Health and social care chiefs in Cambridgeshire are backing the Dementia Friends campaign and encouraging local people to learn about the ways they can help.

The national campaign aims to recruit one million Dementia Friends across England by 2015 to help people with the condition live safer and more independent lives.

Dementia is one of the biggest health crises facing the UK. There are approximately 670,000 people in England with dementia, with one in three over 65 developing the disease.  In 2011, Cambridgeshire had over 7,000 residents living with dementia and with more people living longer this number is set to grow.

Cambridgeshire County Council is supporting the campaign led nationally by Public Health England and the Alzheimer’s Society. It will help to create a greater understanding of dementia within communities and the small things that can be done to make a real difference to people living with the condition.
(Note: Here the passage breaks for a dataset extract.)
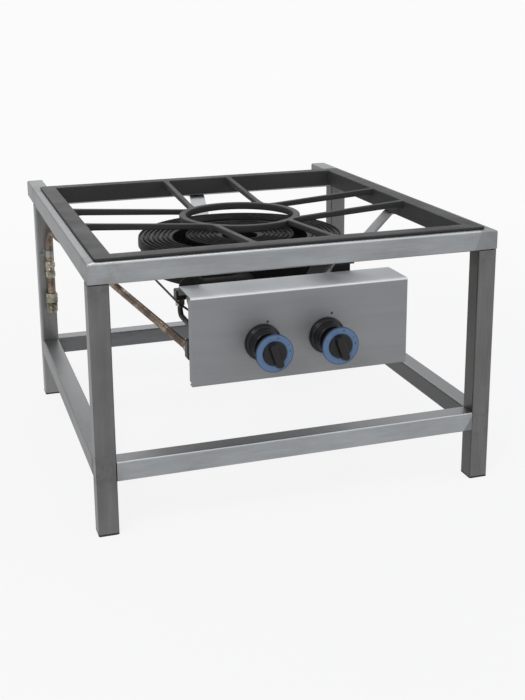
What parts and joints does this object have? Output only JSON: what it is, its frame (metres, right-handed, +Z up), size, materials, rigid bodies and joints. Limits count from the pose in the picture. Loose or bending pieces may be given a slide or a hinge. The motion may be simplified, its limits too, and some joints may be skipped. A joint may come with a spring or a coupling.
{
  "type": "stock pot range",
  "caption": "Low floor-standing gas stock pot range: square tube stand, dished cast-iron pan grid with a centre ring, ribbed double-ring burner and a hung panel with turn knobs.",
  "frame": {"origin": "on the floor, under the middle of the overall bounding box (knob fronts to wall spacer ends)", "axes": "+Z up, front with the control panel towards -Y, +X to the right of someone facing the front"},
  "size_m": [0.62, 0.76, 0.404],
  "materials": {
    "stainless": "satin",
    "panel_steel": "satin",
    "iron": "rough",
    "burner_iron": "rough",
    "black_plastic": "satin",
    "plug_plastic": "matte",
    "dial_blue": "satin",
    "brass": "machined",
    "copper": "drawn",
    "zinc_steel": "plated",
    "dark_steel": "satin"
  },
  "bodies": {
    "stand": {"burner_arm_back": "stainless", "burner_arm_front": "stainless", "burner_arm_left": "stainless", "burner_arm_right": "stainless", "burner_body": "burner_iron", "burner_bolts": "zinc_steel", "control_panel": "panel_steel", "feed_tube_inner": "dark_steel", "feed_tube_outer": "dark_steel", "gas_inlet": "brass", "gas_tap_left": "brass", "gas_tap_right": "brass", "injector_holder_inner": "brass", "injector_holder_outer": "brass", "injector_inner": "brass", "injector_outer": "brass", "inlet_nut": "brass", "inlet_tube": "copper", "knob_bezel_left": "black_plastic", "knob_bezel_right": "black_plastic", "leg_back_left": "stainless", "leg_back_right": "stainless", "leg_front_left": "stainless", "leg_front_right": "stainless", "manifold": "zinc_steel", "manifold_cap": "zinc_steel", "manifold_elbow": "brass", "mixing_tube_inner": "burner_iron", "mixing_tube_outer": "burner_iron", "panel_hanger_left": "stainless", "panel_hanger_right": "stainless", "panel_screws": "zinc_steel", "pipe_clip": "zinc_steel", "pipe_nuts": "brass", "pipe_union": "brass", "rail_back": "stainless", "rail_front": "stainless", "rail_left": "stainless", "rail_right": "stainless", "stretcher_back": "stainless", "stretcher_front": "stainless", "stretcher_left": "stainless", "stretcher_right": "stainless", "supply_pipe": "copper", "thermocouple_inner": "copper", "thermocouple_outer": "copper", "tube_plugs": "plug_plastic"},
    "pan_grid": {"pan_grid": "iron"},
    "outer_crown": {"outer_crown": "burner_iron"},
    "inner_crown": {"inner_crown": "burner_iron"},
    "push_left": {"tap_push_pin_left": "zinc_steel"},
    "knob_left": {"knob_left": "black_plastic", "knob_dial_left": "dial_blue", "tap_spindle_left": "zinc_steel"},
    "push_right": {"tap_push_pin_right": "zinc_steel"},
    "knob_right": {"knob_right": "black_plastic", "knob_dial_right": "dial_blue", "tap_spindle_right": "zinc_steel"},
    "shutter_outer": {"air_shutter_outer": "zinc_steel"},
    "shutter_inner": {"air_shutter_inner": "zinc_steel"}
  },
  "joints": [
    {"name": "pan_grid_lift", "type": "slide", "parent": "stand", "child": "pan_grid", "axis": [0, 0, 1], "range_m": [0, 0.06]},
    {"name": "outer_crown_lift", "type": "slide", "parent": "stand", "child": "outer_crown", "axis": [0, 0, 1], "range_m": [0, 0.012]},
    {"name": "inner_crown_lift", "type": "slide", "parent": "stand", "child": "inner_crown", "axis": [0, 0, 1], "range_m": [0, 0.012]},
    {"name": "knob_push_left", "type": "slide", "parent": "stand", "child": "push_left", "axis": [0, 1, 0], "range_m": [0, 0.004], "stiffness_N_per_m": 1500, "springref_m": -0.003},
    {"name": "knob_turn_left", "type": "hinge", "parent": "push_left", "child": "knob_left", "pos_m": [-0.061, -0.34, 0.263], "axis": [0, -1, 0], "range_deg": [0, 180]},
    {"name": "knob_push_right", "type": "slide", "parent": "stand", "child": "push_right", "axis": [0, 1, 0], "range_m": [0, 0.004], "stiffness_N_per_m": 1500, "springref_m": -0.003},
    {"name": "knob_turn_right", "type": "hinge", "parent": "push_right", "child": "knob_right", "pos_m": [0.0375, -0.34, 0.263], "axis": [0, -1, 0], "range_deg": [0, 180]},
    {"name": "shutter_slide_outer", "type": "slide", "parent": "stand", "child": "shutter_outer", "axis": [-1, 0, 0], "range_m": [-0.0055, 0.004]},
    {"name": "shutter_slide_inner", "type": "slide", "parent": "stand", "child": "shutter_inner", "axis": [1, 0, 0], "range_m": [-0.0055, 0.004]}
  ]
}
In addition, it will support friendships through the course of dementia.

Helping someone with dementia can involve very simple actions, including:

  • behaving patiently with someone showing the signs of dementia
  • spending more time with, helping or supporting a friend or relative affected by dementia
  • signposting people affected by dementia to more information and support
  • volunteering with an organisation to support people with dementia
  • fundraising for a dementia-related cause
  • helping your workplace to be more dementia friendly
  • spreading the word about Dementia Friends
  • helping someone with dementia to get on the right bus
  • sharing the Dementia Friends link on Facebook.

To take part in the Dementia Friends initiative, visit www.dementiafriends.org.uk.

Dr. Liz Robin, Director of Public Health at Cambridgeshire County Council, said:

"People with dementia not only lose their memory, but may sometimes also lose their friends. People who do not understand dementia can find it difficult to deal with. By becoming a Dementia Friend you can increase your understanding of the condition and the everyday challenges people living with the disease may face, providing you with the knowledge to understand and help those living with dementia."